La nature, active dans ces climats, a doué leurs habitans des passions les plus violentes ; la jalousie surtout est chez eux un foyer toujours ardent qui laisse souvent échapper des flammes dévorantes que rien ne peut réprimer. De fréquens exemples ont rendu cette vérité incontestable, et le trait suivant, arrivé à Batavia, où l’on m’en a garanti l’authenticité, pourra en donner une idée exacte.

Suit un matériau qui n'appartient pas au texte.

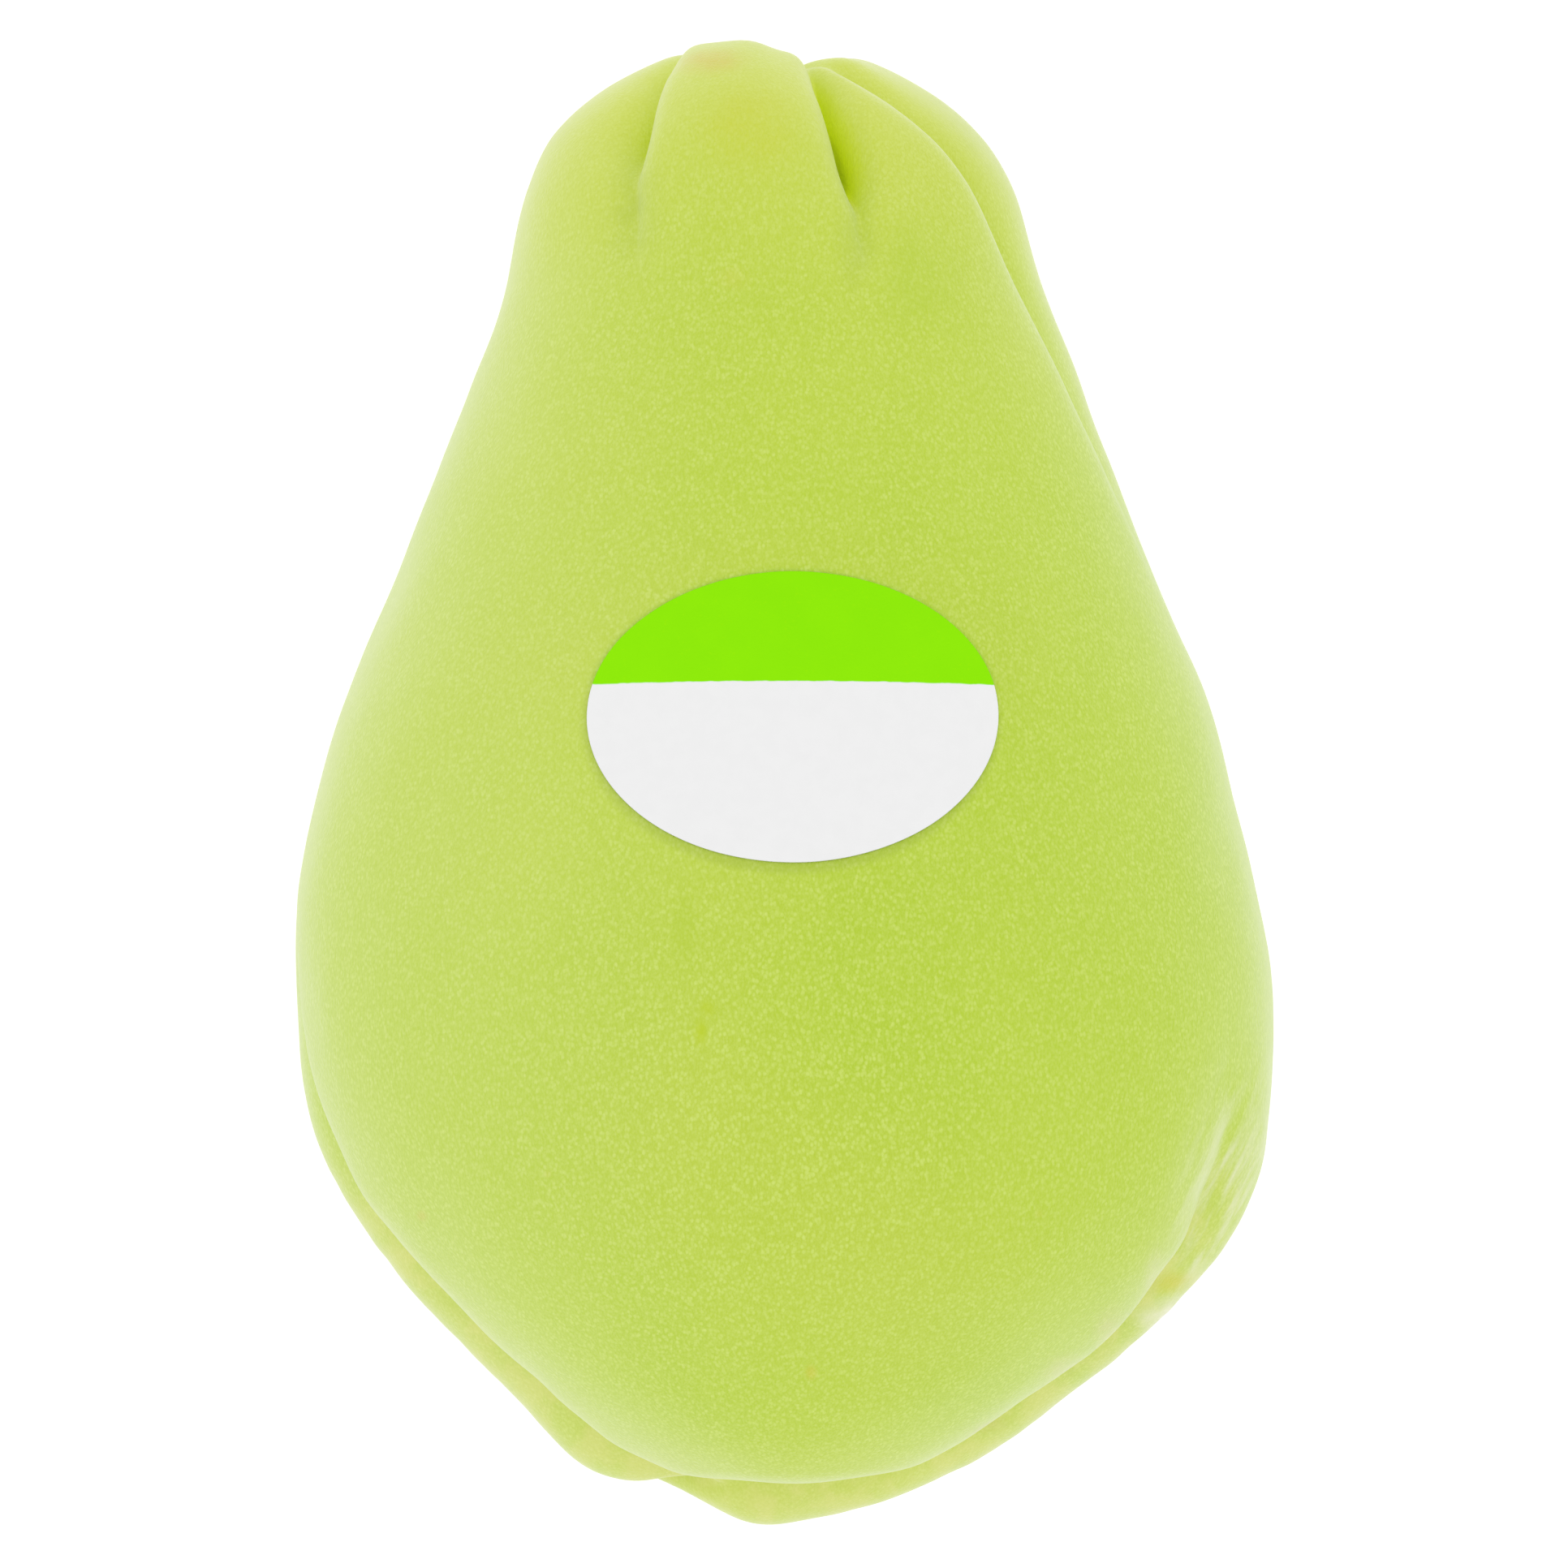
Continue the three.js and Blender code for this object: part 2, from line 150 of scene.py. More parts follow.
# The colours of the skin, as red, green and blue from 0 to 255. Its ground is deep with rich and
# warm patches, and its specks are pale. The left side is painted paler and whiter, a painted sheen,
# and both ends have colours of their own.
DEEP, RICH, WARM, PALE = (185, 212, 38), (176, 207, 8), (212, 214, 84), (208, 228, 104)
# painted sheen on the left side: a paler, whiter ground and specks
LEFT_SHEEN_GROUND, LEFT_SHEEN_PALE = (206, 224, 104), (218, 232, 140)
END_GROUND, END_PALE = (218, 224, 84), (226, 234, 134)
# painted light in the furrows: a more saturated colour for light bounced in them, and painted shade on
# their floors
FURROW_BOUNCED_LIGHT, FURROW_FLOOR_SHADE = (228, 242, 24), (140, 160, 10)
# the last colour here is a painted shadow on the skin round the sticker
LIP_PALE_AND_HIGHLIGHT, STREAK_COLOUR, STICKER_SHADOW_COLOUR = (230, 228, 138), (236, 238, 202), (150, 172, 52)
END_SHARE, GRAIN_SHARE, LIP_SHARE, STICKER_SHADOW_SHARE = 0.6, 0.3, 0.75, 0.3
LEFT_SHEEN_FROM, LEFT_SHEEN_TO = -30.0, 2.0  # x where the left side's painted sheen is full and where it ends

# How fine the skin's textures are, in features to the metre.
LARGE_SPECKS, SMALL_SPECKS, SPECK_PATCHES = 2500.0, 4000.0, 420.0
GRAIN, RICH_PATCHES, WARM_PATCHES = 5200.0, 62.0, 21.0
LIP_STREAKS, STRETCH_STREAKS, TINT_PATCHES = 330.0, 820.0, 500.0
SKIN_BUMPS, SKIN_BUMP_HEIGHT, GRAIN_HEIGHT = 260.0, 0.08, 0.015

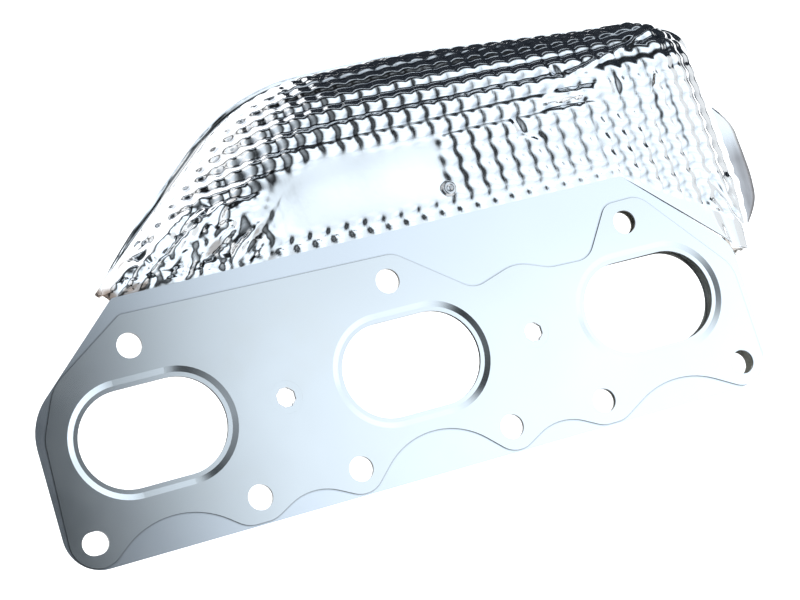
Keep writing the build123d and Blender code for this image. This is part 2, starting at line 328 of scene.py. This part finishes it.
def lattice(flat):
    """Dimple lattice, its plain cosine form, and masks of the deeper rows and of the rows at the fold."""
    x = flat[..., 0] + 0.3 * noise_field(flat, 16, 1.7)
    y = flat[..., 1] + 0.3 * noise_field(flat, 16, 9.2)
    u = 2 * np.pi * (x - COLUMN_START) / PITCH
    v = 2 * np.pi * (y - ROW_START) / ROW
    u += 0.5 * np.sin(v)
    column, row = (1 - 2 * (0.5 - 0.5 * np.cos(a)) ** GROOVE_SHARPNESS for a in (u, v))
    left_rise = 0.35 * np.maximum(0, -20 - flat[..., 0])
    right_drop = 21 * smooth(flat[..., 0], 76, 98)
    top = smooth(flat[..., 1] + left_rise - right_drop, 64, 74)
    wave = (0.43 - 0.03 * top) * column + (0.24 + 0.44 * top) * row
    plain = 0.5 * (np.cos(u) + np.cos(v))
    fold_row = (1 - smooth(y, 50.2, 51.6)) * (1 - smooth(flat[..., 0], 90, 100))
    return wave, plain, top, fold_row


def relief(points, flat, weight, travel):
    """Height of the embossing, folds and dents above the surface, with the mask of painted shade in the
    dimple pits and the stain mask, which also browns the hood's left end.
    """
    wave, plain, top, fold_row = lattice(flat)
    hood = weight > 0.5
    hood_and_curl = weight > -0.5
    patch = inside_polygon(flat, SMOOTH_PATCH, 5.0)
    steep = smooth(-points[..., 2], 12, 24)
    crumple = smooth(-flat[..., 0], 24, 46) * (1 - smooth(flat[..., 1], 62, 78)) * (1 - 0.8 * steep)
    edge = smooth(flat[..., 1] + 0.6 * np.maximum(0, flat[..., 0] - 94.6), 44.2, 46.0)
    start = smooth(travel, 2, 22)[:, None]

    # Dimples, with small marks instead of them in the two rows beside the fold
    marks = 0.5 * smooth(plain, 0.3, 0.9) - 0.4 * smooth(-plain, 0.45, 0.95)
    bumps = BUMP * (1 + 0.1 * steep) * wave * (1 - fold_row) + marks * fold_row
    bumps = bumps * (1 - patch * (1 - fold_row)) * (1 - 0.35 * crumple)
    height = np.where(hood, bumps, 0.0) * edge * start

    # Crumpled left corner and the slight waves of the smooth patch
    streaks = np.stack([flat @ STREAK_ALONG / STREAK_STRETCH, flat @ STREAK_ACROSS], axis=-1)
    rough = np.abs(noise_field(streaks, 5.2, 4.4)) + 0.45 * np.abs(noise_field(flat, 3.6, 6.1))
    height += np.where(hood, crumple * edge * (1.25 * rough - 0.4), 0.0)
    height += patch * 0.3 * noise_field(flat, 21, 5.5)

    # Folds, the flattened area round the dents, the brim's waves and two ring dents
    folds = sum(crease(flat, *fold) for fold in FOLDS)
    height += np.where(hood_and_curl, folds, 0.0) * edge
    dents = inside_polygon(flat, DENT_AREA, 3.0)
    height *= 1 - 0.5 * dents * (np.abs(folds) < 0.3)
    height += np.where(hood_and_curl, 0.0, 0.16 * noise_field(flat, 9, 3.3))
    for x, y in RING_DENTS:
        r = np.hypot(flat[..., 0] - x, flat[..., 1] - y)
        height += np.where(hood, 0.7 * np.exp(-(((r - 1.5) / 0.55) ** 2)), 0.0)

    # Painted shade: the dimple pits are darkened in the sheet's colour, more strongly in the deeper rows
    # near the top.
    pits = smooth(-plain, 0.3, 0.95) * (1 - patch * (1 - fold_row)) * (1 - crumple)
    painted_pit_shade = np.where(hood, pits * edge * start * (0.35 + 0.35 * top), 0.0)
    stain = np.where(hood, 0.8 * crumple * smooth(noise_field(streaks, 4.0, 8.8), 0.55, 0.8), 0.0)
    # The first 2 to 5 mm of the hood from its left tip take the full brown of the stain colour.
    stain = np.maximum(stain, 1 - smooth(travel, 2.0, 5.0)[:, None])
    return height, painted_pit_shade, stain


def link(name, mesh):
    """New object in the scene from a mesh."""
    made = bpy.data.objects.new(name, mesh)
    bpy.context.scene.collection.objects.link(made)
    return made


def skin_piece(name, columns, main_rows, outer, inner, with_brim, trim=(0, None, 0, None)):
    """One sheet of the hood between two depths, as a closed mesh with the shared embossing."""
    points, flat, weight, travel = hood_grid(columns, main_rows, with_brim)
    normals = surface_normals(points)
    height, painted_pit_shade, stain = relief(points, flat, weight, travel)
    height = height[..., None]
    c0, c1, r0, r1 = trim
    window = (slice(c0, c1), slice(r0, r1))
    top = (points + normals * (height - outer))[window]
    low = (points + normals * (height - inner))[window]
    n, m = top.shape[:2]
    index = np.arange(n * m).reshape(n, m)
    quads = np.stack([index[:-1, :-1], index[:-1, 1:], index[1:, 1:], index[1:, :-1]], axis=-1)
    quads = quads.reshape(-1, 4)
    under = quads[:, ::-1] + n * m
    rim = np.concatenate([index[0, :], index[1:, -1], index[-1, -2::-1], index[-2:0:-1, 0]])
    after = np.roll(rim, -1)
    sides = np.stack([rim, rim + n * m, after + n * m, after], axis=-1)
    faces = np.concatenate([quads, under, sides])
    mesh = bpy.data.meshes.new(name)
    vertices = np.concatenate([top.reshape(-1, 3), low.reshape(-1, 3)]) * MM
    mesh.from_pydata(vertices.tolist(), [], faces.tolist())
    mesh.shade_smooth()
    bare = (weight < -0.5) * smooth(travel, *BARE_BRIM)[:, None]
    for label, values in (("painted_pit_shade", painted_pit_shade), ("stain", stain), ("brim", bare)):
        attribute = mesh.attributes.new(label, "FLOAT", "POINT")
        attribute.data.foreach_set("value", np.tile(values[window].reshape(-1), 2).astype(np.float32))
    return link(name, mesh)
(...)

Un jeune Malais élevé par un Européen, et devenu depuis son domestique affidé, avait donné en plusieurs circonstances les marques les moins douteuses d’un attachement sans bornes pour son bienfaiteur et son maître. Celui-ci devint amoureux d’une de ses esclaves que son fidèle domestique aimait éperdument, et qu’il avait même épousée suivant la loi de son prophète. Le soupçonneux Malais épia les démarches de son maître, et ne tarda pas à découvrir qu’il avait tout obtenu de la jeune esclave. Dès qu’il ne douta plus de son malheur, il ne respira plus que pour satisfaire une vengeance complète. Il sut tellement contenir les transports de la jalousie et de la rage qui le dévoraient, que les imprudens amans continuèrent leur liaison dans une sécurité parfaite. Plusieurs mois s’étaient écoulés ainsi, sans que le vindicatif Malais trouvât une occasion favorable pour mettre à exécution son funeste projet, lorsque son maître le prévint un jour qu’il se proposait d’aller le lendemain à la chasse dans les forêts voisines, et qu’il désirait qu’il l’accompagnât.